Lines of data

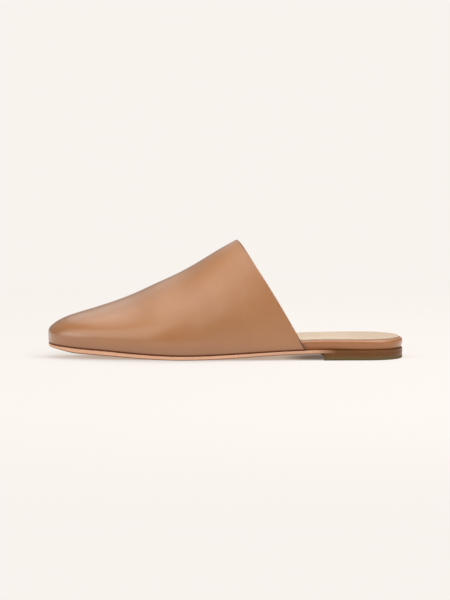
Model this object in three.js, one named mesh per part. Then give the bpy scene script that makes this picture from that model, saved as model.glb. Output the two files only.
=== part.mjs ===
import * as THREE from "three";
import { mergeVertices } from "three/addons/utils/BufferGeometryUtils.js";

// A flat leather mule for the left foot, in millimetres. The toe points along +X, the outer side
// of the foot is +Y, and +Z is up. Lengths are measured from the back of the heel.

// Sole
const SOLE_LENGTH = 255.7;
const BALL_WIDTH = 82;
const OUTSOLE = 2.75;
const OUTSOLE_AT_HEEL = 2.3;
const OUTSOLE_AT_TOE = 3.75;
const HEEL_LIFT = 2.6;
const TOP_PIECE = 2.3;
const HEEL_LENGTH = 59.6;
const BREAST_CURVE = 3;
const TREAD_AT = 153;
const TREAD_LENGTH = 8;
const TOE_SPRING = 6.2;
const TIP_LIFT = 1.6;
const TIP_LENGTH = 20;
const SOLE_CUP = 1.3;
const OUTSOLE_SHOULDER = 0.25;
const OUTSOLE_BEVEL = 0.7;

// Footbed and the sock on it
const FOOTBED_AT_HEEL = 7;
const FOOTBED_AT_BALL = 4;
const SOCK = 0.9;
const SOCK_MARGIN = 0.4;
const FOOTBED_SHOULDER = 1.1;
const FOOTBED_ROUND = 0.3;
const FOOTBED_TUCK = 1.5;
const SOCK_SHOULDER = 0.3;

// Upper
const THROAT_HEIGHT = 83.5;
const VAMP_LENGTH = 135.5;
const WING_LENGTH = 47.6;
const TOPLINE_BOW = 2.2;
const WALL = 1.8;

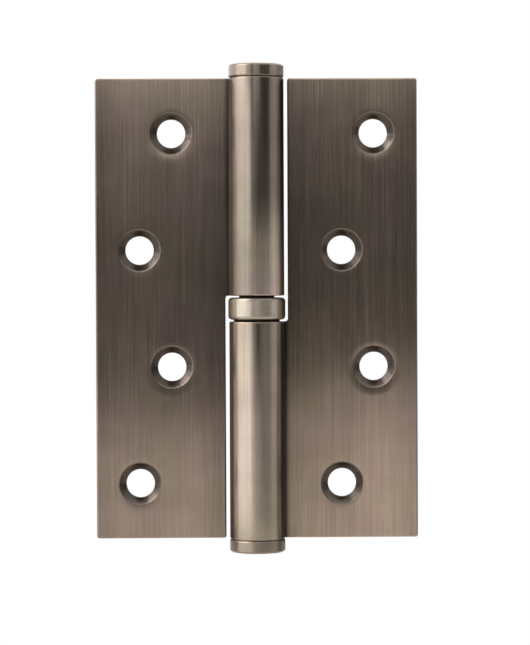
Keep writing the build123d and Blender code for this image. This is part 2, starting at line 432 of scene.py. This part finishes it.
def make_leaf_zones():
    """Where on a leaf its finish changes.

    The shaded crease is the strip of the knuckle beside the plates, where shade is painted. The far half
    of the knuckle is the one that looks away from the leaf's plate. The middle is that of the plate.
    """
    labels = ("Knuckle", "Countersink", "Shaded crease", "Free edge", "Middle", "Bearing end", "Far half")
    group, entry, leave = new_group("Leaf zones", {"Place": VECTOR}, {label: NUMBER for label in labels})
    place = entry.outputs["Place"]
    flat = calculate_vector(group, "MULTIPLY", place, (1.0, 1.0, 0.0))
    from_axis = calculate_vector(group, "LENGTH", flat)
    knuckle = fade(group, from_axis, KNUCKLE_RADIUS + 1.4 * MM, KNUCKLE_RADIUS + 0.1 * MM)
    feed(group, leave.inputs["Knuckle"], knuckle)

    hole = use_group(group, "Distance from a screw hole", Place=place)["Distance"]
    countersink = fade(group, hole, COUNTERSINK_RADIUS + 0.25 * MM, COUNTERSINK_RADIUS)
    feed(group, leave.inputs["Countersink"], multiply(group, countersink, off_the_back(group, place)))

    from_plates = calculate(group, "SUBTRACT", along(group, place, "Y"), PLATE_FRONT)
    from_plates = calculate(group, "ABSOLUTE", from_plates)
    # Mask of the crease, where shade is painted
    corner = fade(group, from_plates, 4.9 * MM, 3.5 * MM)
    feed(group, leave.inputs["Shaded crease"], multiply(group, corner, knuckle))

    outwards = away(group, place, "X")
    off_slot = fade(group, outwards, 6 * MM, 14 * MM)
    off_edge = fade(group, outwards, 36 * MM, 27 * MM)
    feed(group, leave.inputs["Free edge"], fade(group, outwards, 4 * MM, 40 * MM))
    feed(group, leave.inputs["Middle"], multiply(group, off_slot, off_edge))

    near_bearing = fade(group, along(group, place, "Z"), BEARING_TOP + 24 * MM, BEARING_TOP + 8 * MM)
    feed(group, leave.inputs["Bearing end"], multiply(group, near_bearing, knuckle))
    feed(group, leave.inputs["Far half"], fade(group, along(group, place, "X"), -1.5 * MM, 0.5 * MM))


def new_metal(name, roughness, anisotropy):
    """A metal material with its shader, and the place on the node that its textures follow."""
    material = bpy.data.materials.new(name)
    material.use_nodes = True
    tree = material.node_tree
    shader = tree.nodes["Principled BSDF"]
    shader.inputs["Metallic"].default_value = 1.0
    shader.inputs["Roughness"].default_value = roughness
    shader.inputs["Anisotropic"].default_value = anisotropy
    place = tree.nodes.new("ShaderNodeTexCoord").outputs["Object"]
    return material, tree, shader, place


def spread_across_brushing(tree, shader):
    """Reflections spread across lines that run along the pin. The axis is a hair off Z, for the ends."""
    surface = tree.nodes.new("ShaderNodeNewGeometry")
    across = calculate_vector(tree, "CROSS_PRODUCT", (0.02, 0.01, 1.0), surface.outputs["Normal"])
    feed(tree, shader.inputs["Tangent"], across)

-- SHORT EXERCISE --
From the first line above through the line that contains "const OUTSOLE_BEVEL = 0.7;", quote each line exactly. Output nothing more.

-- TASK ANSWER --
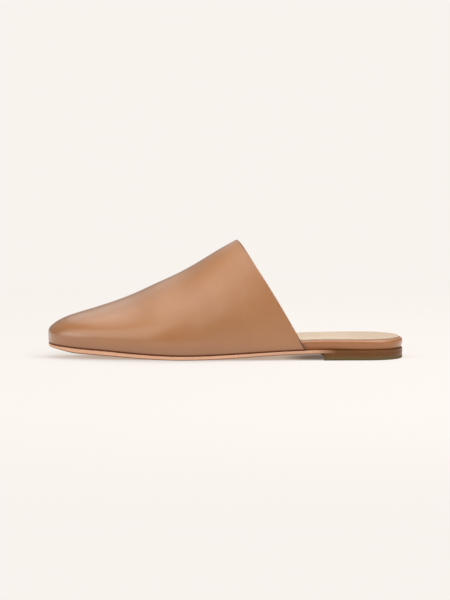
Model this object in three.js, one named mesh per part. Then give the bpy scene script that makes this picture from that model, saved as model.glb. Output the two files only.
=== part.mjs ===
import * as THREE from "three";
import { mergeVertices } from "three/addons/utils/BufferGeometryUtils.js";

// A flat leather mule for the left foot, in millimetres. The toe points along +X, the outer side
// of the foot is +Y, and +Z is up. Lengths are measured from the back of the heel.

// Sole
const SOLE_LENGTH = 255.7;
const BALL_WIDTH = 82;
const OUTSOLE = 2.75;
const OUTSOLE_AT_HEEL = 2.3;
const OUTSOLE_AT_TOE = 3.75;
const HEEL_LIFT = 2.6;
const TOP_PIECE = 2.3;
const HEEL_LENGTH = 59.6;
const BREAST_CURVE = 3;
const TREAD_AT = 153;
const TREAD_LENGTH = 8;
const TOE_SPRING = 6.2;
const TIP_LIFT = 1.6;
const TIP_LENGTH = 20;
const SOLE_CUP = 1.3;
const OUTSOLE_SHOULDER = 0.25;
const OUTSOLE_BEVEL = 0.7;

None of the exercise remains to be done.